For the first time in over a decade (for many in the West, at least), Pokémon has hit our cinema screens again with Pokémon The Movie: I Choose You!, and I was lucky enough to attend one of its few screenings in the UK (though “due to popular demand”, two more dates have been added on the 11th and 14th of this month). Having seen every Pokémon movie to date – both theatrical releases and the straight-to-DVD ones (which are the majority) – I wanted to provide a personal review of Ash’s latest adventure on the big screen, which is a reboot of where it all started for the 10-year-old wannabe Pokémon Master. Naturally, the following will contain both minor and major spoilers, the latter very clearly marked, so if you haven’t seen the film and wish to watch it without anything spoiled whatsoever, you should RUN from battle now. You have been warned!

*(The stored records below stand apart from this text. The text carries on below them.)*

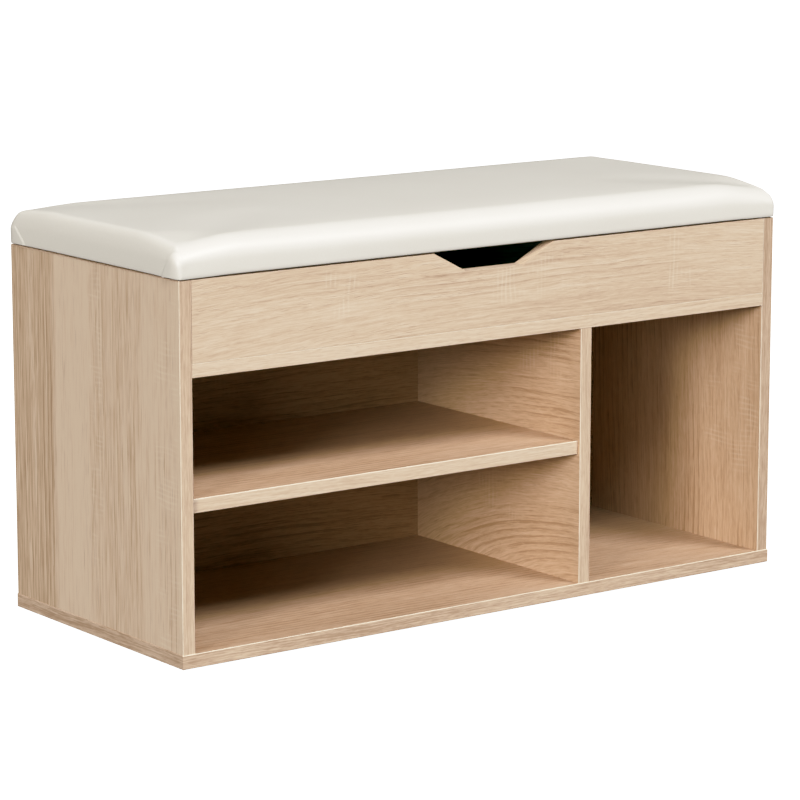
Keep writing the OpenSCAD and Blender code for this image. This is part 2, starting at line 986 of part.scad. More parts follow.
module stay_lid_bracket_right() {
    stay_lid_bracket();
}

module stay_lid_rivets() {
    color(zinc)
        for (side = [-1, 1])
            at_side(side)
                stay_lid_rivet();
}

module stay_lid_screws() {
    color(zinc)
        for (side = [-1, 1])
            at_side(side)
                at_foot_screws()
                    difference() {
                        stay_screw(stay_lid_screw_l);
                        cross_recess(stay_screw_head_r);
                    }
}

module stay_lower_arm_left() {
    at_side(-1)
        stay_lower_arm();
}

module stay_lower_arm_right() {
    stay_lower_arm();
}

module stay_elbow_rivet_left() {
    at_side(-1)
        stay_elbow_rivet();
}

module stay_elbow_rivet_right() {
    stay_elbow_rivet();
}

module stay_upper_arm_left() {
    at_side(-1)
        stay_upper_arm();
}

module stay_upper_arm_right() {
    stay_upper_arm();
}

// --- Seat ------------------------------------------------------------------

// Rectangle with round corners, centred on the origin
module round_rect(w, d, r) {
    square([w, d - 2 * r], center = true);
    square([w - 2 * r, d], center = true);
    for (sx = [-1, 1], sy = [-1, 1])
        translate([sx * (w / 2 - r), sy * (d / 2 - r)])
            circle(r = r);
}

// One thin level slice of the pad, drawn in from its widest outline. Its top is at z
module pad_slice(z, inset, shrink) {
    r = max(seat_corner_r - shrink + inset * 0.3, 2);
    translate([0, 0, z - slice_t])
        linear_extrude(slice_t)
            round_rect(seat_w - 2 * (shrink + inset), seat_d - 2 * (shrink + inset), r, $fn = 32);
}

// Crowned pad with rounded top edges. The shrink moves every face inwards
module pad(shrink) {
    edge_z = seat_z + seat_edge_h - seat_top_r;
    r = seat_top_r - shrink;
    slice_turn = 18;
    hull() {
        pad_slice(seat_z + shrink + slice_t, seat_tuck, shrink);
        pad_slice(seat_z + tuck_h, 0, shrink);
        for (a = [0 : slice_turn : 90])
            pad_slice(edge_z + r * sin(a), r * (1 - cos(a)), shrink);
        translate([0, 0, seat_z + seat_edge_h + seat_crown - shrink - slice_t])
            linear_extrude(slice_t)
                square([seat_w * crown_keep[0], seat_d * crown_keep[1]], center = true);
    }
}

// Holes for every screw that enters the lid from below
module lid_screw_holes() {
    at_hinges()
        lid_leaf_screws(fit_gap);
    for (side = [-1, 1])
        at_side(side)
            at_foot_screws()
                stay_screw(stay_lid_screw_l, fit_gap);
}

module lid_board() {
    inset = cover_t + lid_clear + seat_tuck;
    color("burlywood")
        difference() {
            translate([0, 0, lid_z])
                linear_extrude(lid_board_t)
                    round_rect(seat_w - 2 * inset, seat_d - 2 * inset, seat_corner_r - cover_t);
            lid_screw_holes();
        }
}

module seat_foam() {
    color("lightyellow")
        intersection() {
            pad(cover_t);
            block([-seat_w, -seat_d, foam_z], [seat_w, seat_d, foam_z + case_h]);
        }
}

module seat_cover() {
    color(cream)
        difference() {
            pad(0);
            pad(cover_t);
            translate([0, 0, seat_z - eps])
                linear_extrude(cover_t + 2 * eps)
                    square([case_w - 2 * cover_fold, case_d - 2 * cover_fold], center = true);
            lid_screw_holes();
        }
}

module lid_lining() {
    color([0.13, 0.13, 0.14])
        difference() {
            block([-half_w + lining_margin, front_y + lining_margin, lining_z],
                  [half_w - lining_margin, rear_y - lining_margin, seat_z]);
            lid_screw_holes();
        }
}

// Staple: a crown under the lining, its legs in the lid board
module staple() {
    crown_l = 10;
    wire = 0.8;
    leg = 6;
    translate([-crown_l / 2, -wire / 2, -wire])
        cube([crown_l, wire, wire]);
    for (s = [-1, 1])
        translate([s * (crown_l / 2 - wire / 2) - wire / 2, -wire / 2, -wire])
            cube([wire, wire, wire + leg]);
}

module lining_staples() {
    edge = lining_margin + 6;
    long_l = case_w - 2 * edge - 60;
    short_l = case_d - 2 * edge - 60;
    leaf_keep_out = hinge_l / 2 + 8;
    color(zinc) {
        for (s = [-1, 1], i = [0 : staples_long - 1]) {
            x = (i / (staples_long - 1) - 0.5) * long_l;
            if (s < 0 || abs(abs(x) - hinge_x) > leaf_keep_out)
                translate([x, s * (case_d / 2 - edge), lining_z])
                    staple();
        }
        for (s = [-1, 1], i = [0 : staples_short - 1])
            translate([s * (case_w / 2 - edge), (i / (staples_short - 1) - 0.5) * short_l, lining_z])
                rotate([0, 0, 90])
                    staple();
    }
}

// Pads that the seat rests on, over the side panels' top edges
module lid_bumpers() {
    bumper_r = 4.5;
    rest_gap = 0.05;
    color("whitesmoke")
        for (s = [-1, 1], y = [-140, 100])
            translate([s * side_mid_x, y, top_z + rest_gap])
                cylinder(h = seat_gap - rest_gap, r = bumper_r);
}

bottom_board();
side_panel_left();
side_panel_right();
divider();
shelf();
storage_floor();
front_panel();
rear_rail();
back_panel();
bottom_edge_bands();
side_edge_bands_left();
side_edge_bands_right();
divider_edge_band();
shelf_edge_band();
storage_floor_edge_band();
front_panel_edge_bands();
rear_rail_edge_band();
floor_glides();
dowels();
cam_locks();
cam_bolts();
confirmat_screws();
shelf_pins();
hinge_case_leaf_left();
hinge_case_leaf_right();
hinge_pin_left();
hinge_pin_right();
hinge_case_screws();
stay_case_bracket_left();
stay_case_bracket_right();
stay_case_rivets();
stay_case_screws();
lid_board();
seat_foam();
seat_cover();
lid_lining();
lining_staples();
lid_bumpers();
hinge_lid_leaf_left();
hinge_lid_leaf_right();
hinge_lid_screws();
stay_lid_bracket_left();
stay_lid_bracket_right();
stay_lid_rivets();
stay_lid_screws();
stay_lower_arm_left();
stay_elbow_rivet_left();
stay_upper_arm_left();
stay_lower_arm_right();
stay_elbow_rivet_right();
stay_upper_arm_right();
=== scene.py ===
"""Entryway bench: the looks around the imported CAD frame. Metres, +Z up, front at -Y."""

import math

import bpy
import numpy as np
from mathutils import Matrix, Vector
from mathutils.bvhtree import BVHTree


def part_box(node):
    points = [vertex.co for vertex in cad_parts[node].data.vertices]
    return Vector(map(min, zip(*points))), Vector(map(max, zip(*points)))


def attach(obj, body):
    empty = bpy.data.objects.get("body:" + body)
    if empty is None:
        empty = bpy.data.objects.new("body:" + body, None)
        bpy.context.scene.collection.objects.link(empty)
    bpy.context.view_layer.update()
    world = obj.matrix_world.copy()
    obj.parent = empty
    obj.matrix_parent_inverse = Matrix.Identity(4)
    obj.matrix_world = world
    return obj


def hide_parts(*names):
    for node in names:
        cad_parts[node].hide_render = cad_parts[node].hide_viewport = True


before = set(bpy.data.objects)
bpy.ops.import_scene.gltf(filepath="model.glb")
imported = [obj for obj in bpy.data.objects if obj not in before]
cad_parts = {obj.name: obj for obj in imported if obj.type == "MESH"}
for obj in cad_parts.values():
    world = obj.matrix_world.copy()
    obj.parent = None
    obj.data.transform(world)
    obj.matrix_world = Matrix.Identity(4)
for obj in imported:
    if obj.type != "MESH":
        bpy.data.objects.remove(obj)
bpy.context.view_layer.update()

MM = 0.001


# --- Node helpers -----------------------------------------------------------


class Shader:
    """Builds one material's nodes. Inputs are numbers, tuples or sockets."""

    def __init__(self, name):
        self.material = bpy.data.materials.new(name)
        self.material.use_nodes = True
        self.tree = self.material.node_tree
        self.tree.nodes.clear()

    def put(self, socket, value):
        if isinstance(value, bpy.types.NodeSocket):
            self.tree.links.new(value, socket)
        else:
            socket.default_value = value

    def add(self, kind, inputs=None, **settings):
        node = self.tree.nodes.new(kind)
        for key, value in settings.items():
            setattr(node, key, value)
        for key, value in (inputs or {}).items():
            self.put(node.inputs[key], value)
        return node

    def math(self, operation, a, b=0.0):
        return self.add("ShaderNodeMath", {0: a, 1: b}, operation=operation).outputs[0]

    def total(self, *terms):
        """Sum of value times weight, plus any plain number."""
        out = 0.0
        for term in terms:
            value = self.math("MULTIPLY", *term) if isinstance(term, tuple) else term
            out = self.math("ADD", out, value)
        return out

    def vector(self, x, y, z):
        return self.add("ShaderNodeCombineXYZ", {0: x, 1: y, 2: z}).outputs[0]

    def split(self, vector):
        return self.add("ShaderNodeSeparateXYZ", {0: vector}).outputs

    def noise(self, vector, scale=1.0, detail=2.0, roughness=0.5, distortion=0.0):
        inputs = {
            "Vector": vector,
            "Scale": scale,
            "Detail": detail,
            "Roughness": roughness,
            "Distortion": distortion,
        }
        return self.add("ShaderNodeTexNoise", inputs).outputs[0]

    def fit(self, value, low, high, to_low=0.0, to_high=1.0, smooth=True):
        """Maps low..high to to_low..to_high, clamped."""
        return self.add(
            "ShaderNodeMapRange",
            {0: value, 1: low, 2: high, 3: to_low, 4: to_high},
            interpolation_type="SMOOTHSTEP" if smooth else "LINEAR",
        ).outputs[0]

    def mix(self, factor, a, b, blend="MIX"):
        node = self.add("ShaderNodeMix", {0: factor, 6: a, 7: b}, data_type="RGBA", blend_type=blend)
        return node.outputs[2]

    def ramp(self, value, stops):
        node = self.add("ShaderNodeValToRGB", {0: value})
        elements = node.color_ramp.elements
        while len(elements) < len(stops):
            elements.new(0.5)
        for element, (place, colour) in zip(elements, stops):
            element.position = place
            element.color = colour
        return node.outputs[0]

    def bump(self, height, distance, strength):
        node = self.add("ShaderNodeBump", {"Height": height, "Distance": distance, "Strength": strength})
        return node.outputs[0]

    def object_coordinates(self):
        return self.add("ShaderNodeTexCoord").outputs["Object"]

    def finish(self, **inputs):
        """Ends in a Principled surface. Names use _ for spaces."""
        surface = self.add("ShaderNodeBsdfPrincipled", {k.replace("_", " "): v for k, v in inputs.items()})
        out = self.add("ShaderNodeOutputMaterial")
        self.tree.links.new(surface.outputs[0], out.inputs[0])
        return self.material


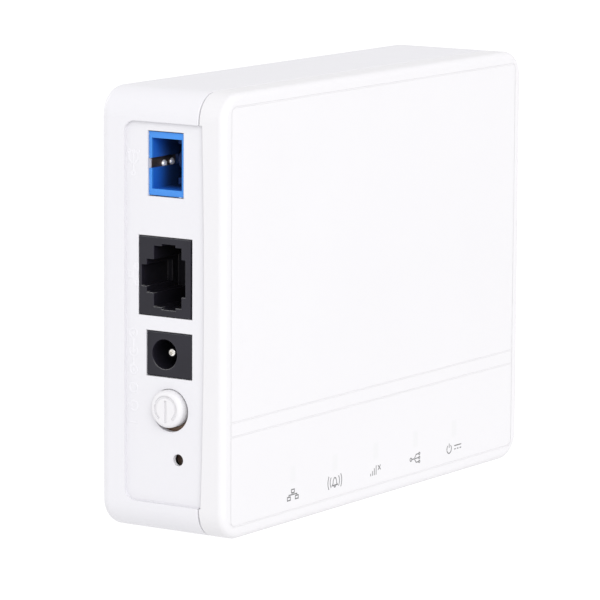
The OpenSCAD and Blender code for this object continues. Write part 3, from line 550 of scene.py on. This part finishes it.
# Blank form printed on the rating label: an outline, rows, a column line and a square, in millimetres
LABEL_X = (LABEL_LOW.x + LABEL_HIGH.x) / 2
LABEL_Z = (LABEL_LOW.z + LABEL_HIGH.z) / 2
FORM_HALF = (21.5, 11)
FORM_ROW = 5.5
FORM_COLUMN = 6.5
FORM_SQUARE = 11
FORM_LINE = 0.2
FORM_RISE = 0.01 * MM
SQUARE_MIDDLE = ((FORM_HALF[0] + FORM_COLUMN) / 2, (FORM_ROW - FORM_HALF[1]) / 2)
FORM = [
    (box_line(0, 0, 2 * FORM_HALF[0], 2 * FORM_HALF[1]), True),
    ([(-FORM_HALF[0], FORM_ROW), (FORM_HALF[0], FORM_ROW)], False),
    ([(-FORM_HALF[0], 0), (FORM_COLUMN, 0)], False),
    ([(-FORM_HALF[0], -FORM_ROW), (FORM_COLUMN, -FORM_ROW)], False),
    ([(FORM_COLUMN, FORM_ROW), (FORM_COLUMN, -FORM_HALF[1])], False),
    (box_line(*SQUARE_MIDDLE, FORM_SQUARE, FORM_SQUARE), True),
]
sign_piece("label_form", FORM, on_label(LABEL_X, LABEL_Z), FORM_LINE, FORM_RISE, PRINT)


# ---------------------------------------------------------------- floor, light and camera

FLOOR_HALF = 4.0
FLOOR_GLOW = 0.95  # lets the floor fade into the white surroundings
floor_mesh = bmesh.new()
bmesh.ops.create_grid(floor_mesh, x_segments=8, y_segments=8, size=FLOOR_HALF)
floor_data = bpy.data.meshes.new("floor")
floor_mesh.to_mesh(floor_data)
floor_mesh.free()
floor = bpy.data.objects.new("floor", floor_data)
bpy.context.collection.objects.link(floor)
floor_paper = surface("floor_paper", grey(0.13), 0.9, mottle=0.005, mottle_scale=3, grain=0.02,
                      grain_size=2 * MM, edge=0.1 * MM, edge_highlight_gain=1.0, Specular_IOR_Level=0.1)
floor_paper.bsdf.inputs["Emission Color"].default_value = (1, 1, 1, 1)
floor_paper.bsdf.inputs["Emission Strength"].default_value = FLOOR_GLOW
floor_data.materials.append(floor_paper.material)

world = bpy.data.worlds.new("studio")
world.use_nodes = True
BACKDROP = 1.0  # brightness of the white surroundings in the picture
AMBIENT = 0.93  # the light that they give
background = world.node_tree.nodes["Background"]
background.inputs["Color"].default_value = (1.0, 1.0, 1.0, 1)
seen = world.node_tree.nodes.new("ShaderNodeLightPath").outputs["Is Camera Ray"]
level = world.node_tree.nodes.new("ShaderNodeMapRange")
level.inputs["To Min"].default_value = AMBIENT
level.inputs["To Max"].default_value = BACKDROP
world.node_tree.links.new(seen, level.inputs["Value"])
world.node_tree.links.new(level.outputs["Result"], background.inputs["Strength"])
bpy.context.scene.world = world
bpy.context.scene.view_settings.view_transform = "Standard"


MIDDLE = (CAD_BOX[0] + CAD_BOX[1]) / 2


def softbox(name, direction, distance, size, power):
    """A square area light of the given size and watts, aimed at the middle of the object."""
    light = bpy.data.lights.new(name, "AREA")
    light.shape = "SQUARE"
    light.size = size
    light.energy = power
    lamp = bpy.data.objects.new(name, light)
    bpy.context.collection.objects.link(lamp)
    lamp.location = MIDDLE + distance * direction
    lamp.rotation_euler = (MIDDLE - lamp.location).to_track_quat("-Z", "Y").to_euler()


softbox("key_softbox", Vector((-0.60, -0.60, 0.50)), distance=2.6, size=1.6, power=34.0)
softbox("front_softbox", Vector((0.38, -0.90, 0.15)), distance=2.0, size=1.0, power=4.0)
softbox("back_softbox", Vector((0.10, 0.97, 0.22)), distance=2.0, size=1.2, power=9.0)

# Camera: turned to the port panel's side, slightly above the object
LENS = 259.32
SENSOR = 36
NEAR, FAR = 0.01, 20
YAW = math.radians(-56.463)
PITCH = math.radians(8.867)
ROLL = math.radians(0.31)
DISTANCE = 859.562 * MM
SHIFT_RIGHT = 27.784 * MM
SHIFT_UP = 2.618 * MM
AIM = Vector((PORT_X, 0, CASE_Z + 45 * MM))

back = Vector((math.sin(YAW) * math.cos(PITCH), -math.cos(YAW) * math.cos(PITCH), math.sin(PITCH)))
sideways = (-back).cross(Vector((0, 0, 1))).normalized()
upright = sideways.cross(-back)
right = math.cos(ROLL) * sideways + math.sin(ROLL) * upright
up = math.cos(ROLL) * upright - math.sin(ROLL) * sideways
camera_data = bpy.data.cameras.new("camera")
camera_data.sensor_width = SENSOR
camera_data.lens = LENS
camera_data.clip_start = NEAR
camera_data.clip_end = FAR
camera = bpy.data.objects.new("camera", camera_data)
bpy.context.collection.objects.link(camera)
stand = AIM + SHIFT_RIGHT * right + SHIFT_UP * up + DISTANCE * back
camera.matrix_world = Matrix.Translation(stand) @ Matrix((right, up, back)).transposed().to_4x4()
bpy.context.scene.camera = camera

When the first revelations of Pokémon The Movie: I Choose You! emerged, the film seemed to present itself as a reimagined celebratory look back over Ash’s near two-decade journey – well at least to this scribe anyway. However, those expecting this will be in for a surprise. Instead, I Choose You has its own story and also homes in on the events of Season 1: Indigo League. But rather than simply retelling the pivotal plot points of the debut season, it presents them in a whole new light via some sleek and tight visuals, as well as accompanied by some sweet reproductions of our favourite songs from the anime, making these moments feel fresh to both veterans and newcomers alike – all while intertwining them within the main plot itself.
Setting the Tone from the Very Beginning
The film starts as Season 1 Episode 1 (Pokémon, I Choose You!) of the anime did, where Ash is late to Professor Oak’s Lab due to oversleeping and fails to acquire a Squirtle, a Bulbasaur, or a Charmander (that order is actually his preference of Starter Pokémon choice), and is instead left with a rather uncooperative and moody electric rodent, a Pikachu. From here, many of the happenings in the first episode of the anime occur, such as Ash failing to capture a Pidgey (much to the amusement of Pikachu), as well as the famous Spearow scene, where a flock of them chase the duo; this leads to Ash protecting his newly acquired partner, forever cementing their bond, trust, and friendship.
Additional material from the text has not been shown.